Perhaps this deeply personal reflection is not what you came here for, but I don't apologise for sharing it all. The highs and lows of being a flower farmer are entwined with the highs and lows of my life, the two can't be teased apart. But I'll happily share my flowery successes and failures with you. Share that from a whole packet of eucalyptus seeds I have grown four five inch plants that I am immensely proud of, that there were at least three flowers that I grew from seed that I still can't identify, that I grew dahlias as big as my head that went mainly into making petal confetti. My sunflowers were ever generous giants, my amaranthus almost my only dependable foliage, and Salpiglossis sinuata my greatest pride. My dahlias and stock were destroyed by flea beetle, only the dahlias recovered. My cleome was almost destroyed by slugs early on, and later on I wished it had been. How is it still appearing?

I found an early appreciation for dried flowers, preserving what I could not use and creating something different but beautiful. I have loved creating dried flower wreaths, astounded by the delicate complexity of something I'd made so simply. And I have found myself inundated, weighed down with boxes and boxes of dried flowers that I have felt too overwhelmed to know what to do with.

I discovered the addictive joy of collecting seeds. I just couldn't stop. What magic there is in watching a flower turn back to its original form. It's like being shown a secret, a reward for the initiated. I wandered around other people's gardens for weeks sneakily gathering pockets full of seeds. And I let everything that wanted to create the next generation in my garden go to seed, and then cursed myself when cynglossum seeds kept turning up in my underwear and my bedsheets.

I have cursed myself daily, and continue to, for how little it seems I am able to achieve in a day, my list of tasks only ever growing, never receding, like a strange and unstoppable sea. I curse my inefficiency, my inability to let go and make do creatively, and the hours I seem to spend lost down the rabbit hole of decision making. But I also know that I have never worked this hard, not really, not as doggedly, not even as a lawyer. That to do work that I find meaningful, work that I love, has given me access to a new level of energy that fuels me from dawn until dusk.

And despite my self criticism, I marvel at all that has changed, all those small metaphorical mountains methodically climbed. Tasks that seemed enormous from the outside, accomplished with patience and time. Like this summary of a season, written as I spend two hours on hold to Wix, fixing my website, as the last glimmers of day fade and I have not yet stepped outside. As I sit here and write I am alive to my own nuggets of wisdom, to let go of perfection, to look with kinder eyes.

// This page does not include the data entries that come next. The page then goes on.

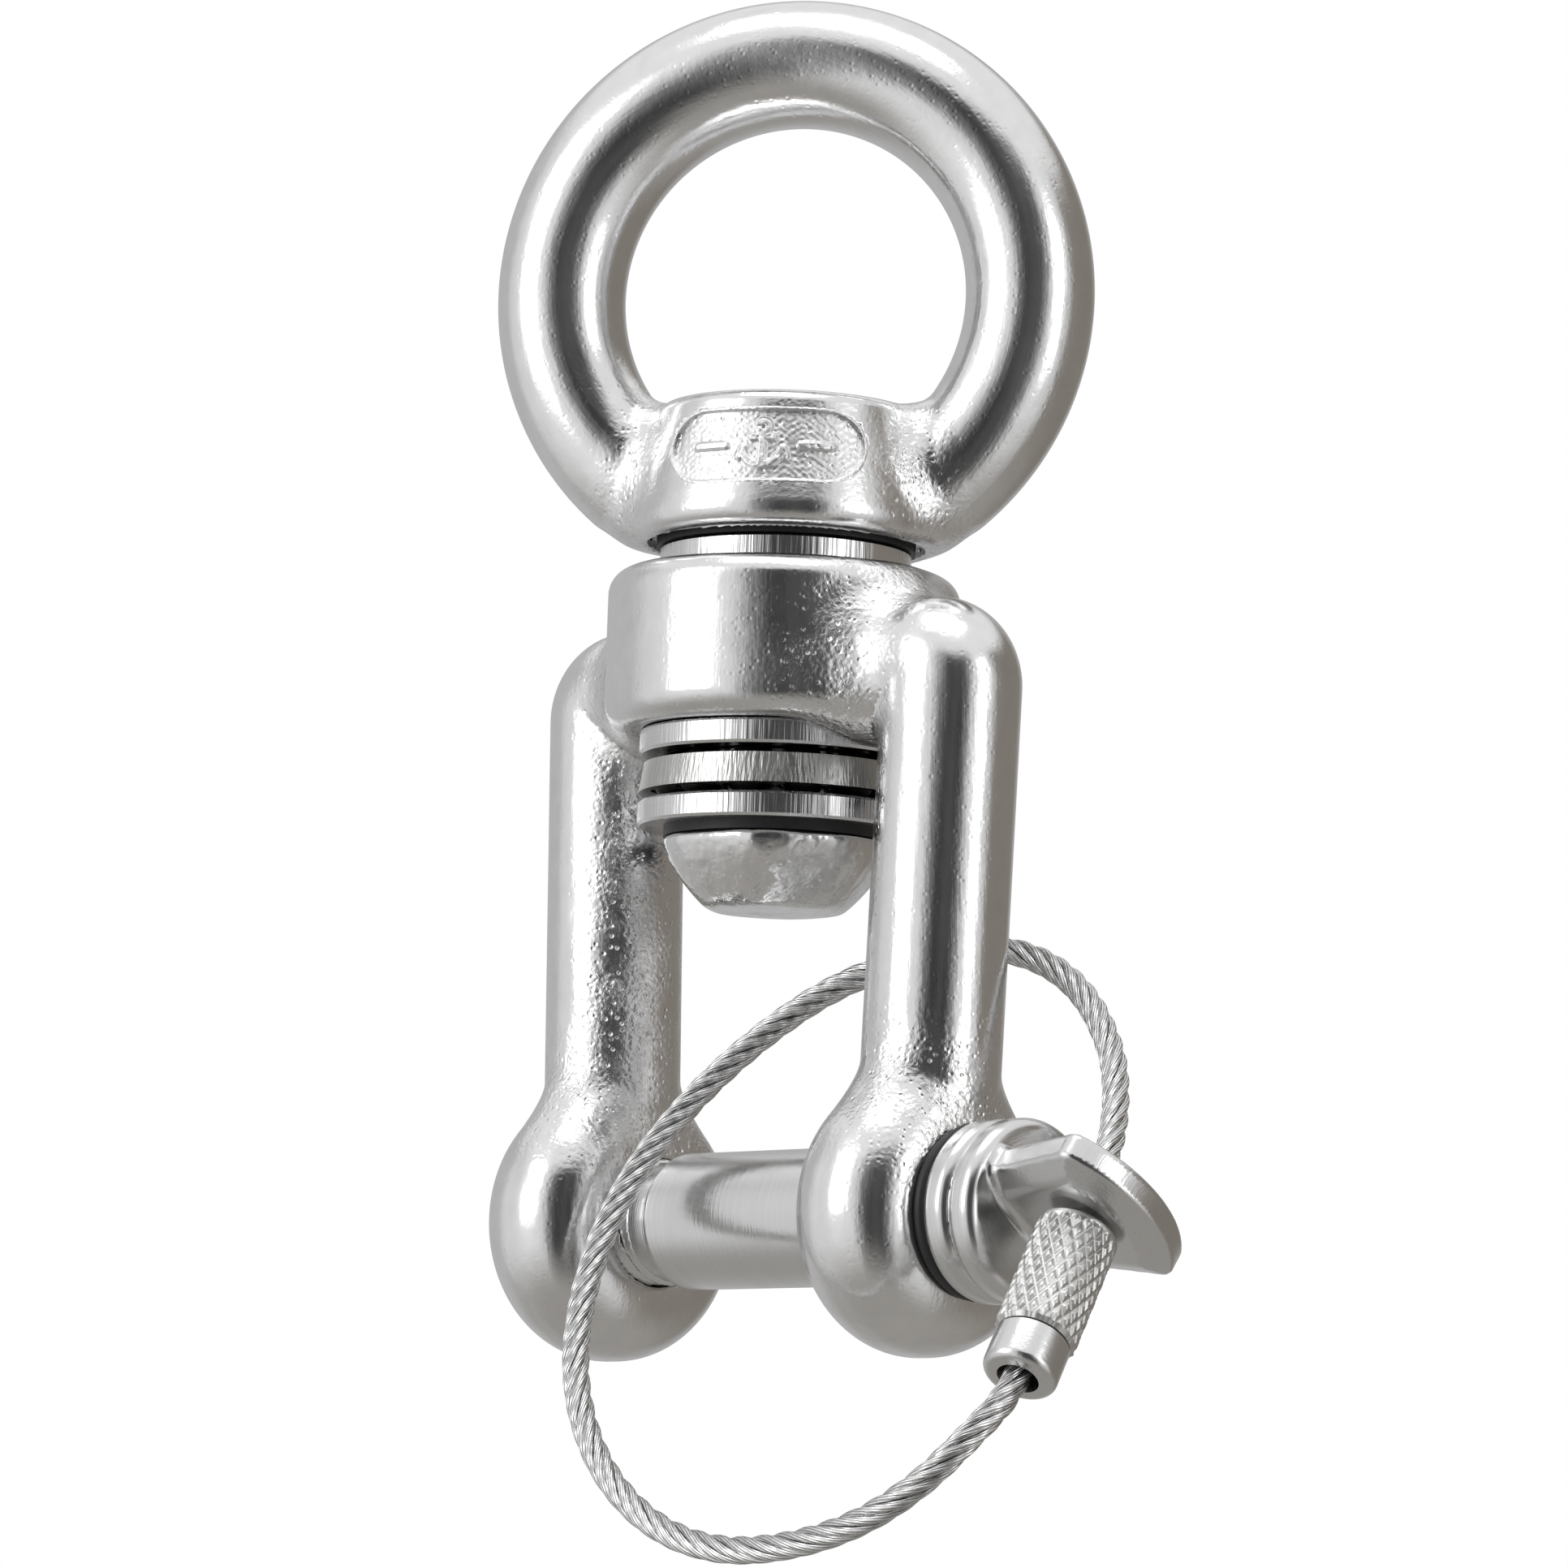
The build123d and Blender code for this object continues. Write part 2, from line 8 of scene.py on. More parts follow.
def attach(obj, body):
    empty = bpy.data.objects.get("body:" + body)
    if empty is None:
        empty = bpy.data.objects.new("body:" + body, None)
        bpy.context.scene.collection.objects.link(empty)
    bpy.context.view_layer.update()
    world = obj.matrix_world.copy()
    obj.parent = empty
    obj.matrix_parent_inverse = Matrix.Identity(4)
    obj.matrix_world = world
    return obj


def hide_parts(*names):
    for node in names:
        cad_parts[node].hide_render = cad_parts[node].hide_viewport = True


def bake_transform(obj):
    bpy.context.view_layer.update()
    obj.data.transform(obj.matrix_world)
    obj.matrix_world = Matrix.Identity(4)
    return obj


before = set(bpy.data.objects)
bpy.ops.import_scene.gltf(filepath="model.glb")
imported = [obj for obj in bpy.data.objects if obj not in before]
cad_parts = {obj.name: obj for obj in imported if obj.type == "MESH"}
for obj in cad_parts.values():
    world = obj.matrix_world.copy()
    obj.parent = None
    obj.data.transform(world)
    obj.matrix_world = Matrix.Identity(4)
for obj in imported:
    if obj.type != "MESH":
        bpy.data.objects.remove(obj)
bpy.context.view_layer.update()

MM = 0.001


# Camera: below the swivel's middle, looking slightly up, with a small roll
CAMERA_PLACE = (0.47888, -0.45644, -0.12788)
CAMERA_ROLL = radians(1.957)
view_direction = Vector((-0.7178, 0.6853, 0.1231)).normalized()
camera = bpy.data.objects.new("camera", bpy.data.cameras.new("camera"))
camera.data.lens = 164.86
camera.data.sensor_width = 36
camera.data.clip_start = 0.01
camera.matrix_world = (
    Matrix.Translation(CAMERA_PLACE)
    @ view_direction.to_track_quat("-Z", "Y").to_matrix().to_4x4()
    @ Matrix.Rotation(CAMERA_ROLL, 4, "Z")
)
bpy.context.collection.objects.link(camera)
bpy.context.scene.camera = camera
towards_camera = Vector((-view_direction.x, -view_direction.y, 0)).normalized()
camera_right = Vector((-towards_camera.y, towards_camera.x, 0))


# Shapes as distance fields, in millimetres: each function takes an array of points. An _R is a radius,
# and a _ROUNDING or _FILLET is the radius of an outer or an inner edge.
EDGE_ROUNDING = 0.25

# Eye: a ring that grows out of a flared collar
RING_R, RING_WIRE_R, RING_FILLET = 22.3, 6.0, 2.6
EYE_TURN = radians(35.5)
EYE_NORMAL = np.array([sin(EYE_TURN), -cos(EYE_TURN), 0])
EYE_ACROSS = np.array([cos(EYE_TURN), sin(EYE_TURN), 0])
COLLAR_TOP_Z, COLLAR_BASE_Z = -10.7, -24.3
COLLAR_TOP_R, COLLAR_BASE_R = 12.4, 15.4
COLLAR_SLOPE = (COLLAR_BASE_R - COLLAR_TOP_R) / (COLLAR_TOP_Z - COLLAR_BASE_Z)
COLLAR_LEAN = cos(atan(COLLAR_SLOPE))
COLLAR_TOP_ROUNDING = 1.1
COLLAR_BOTTOM_Z, COLLAR_BOTTOM_ROUNDING = -23.8, 2.4
SEAL_RECESS_R, SEAL_RECESS_TOP_Z, SEAL_RECESS_ROUNDING = 12.9, -22.75, 0.3
BOLT_HOLE_R, BOLT_HOLE_TOP_Z = 6.02, -9
BADGE_Z, BADGE_HALF_LENGTH, BADGE_HALF_HEIGHT, BADGE_DEPTH = -16.2, 9.0, 3.4, 0.45
BADGE_EDGE_ROUNDING = 0.18
EYE_BLEND_REACH, EYE_MARKS_SLANT, EYE_MARKS_STRETCH = 4.5, 4, 1.3

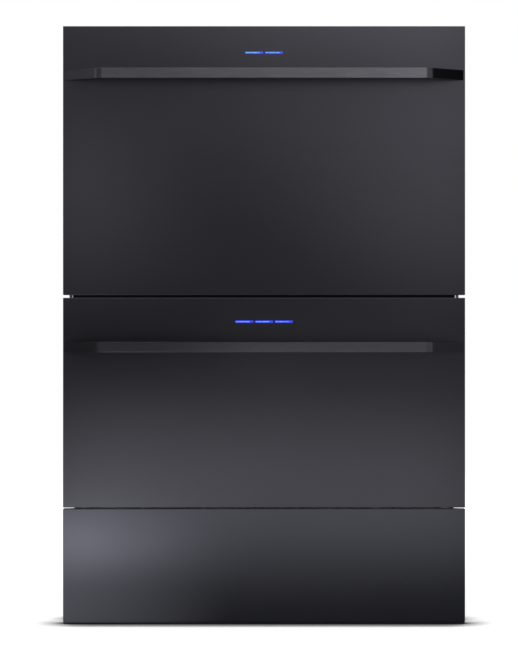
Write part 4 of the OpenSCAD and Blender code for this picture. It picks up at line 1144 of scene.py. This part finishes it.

I make no promises to the future, no demands of the next year. I hope always to do better, whilst striving to be grateful for the me that is already here. I can say with faith that I have done my best. That it has not been easy. That it has been a test. But I still believe this is where I'm meant to be. That there is gold underneath. I will try again next year. And I hope it will be easier, but I don't expect it to be easy.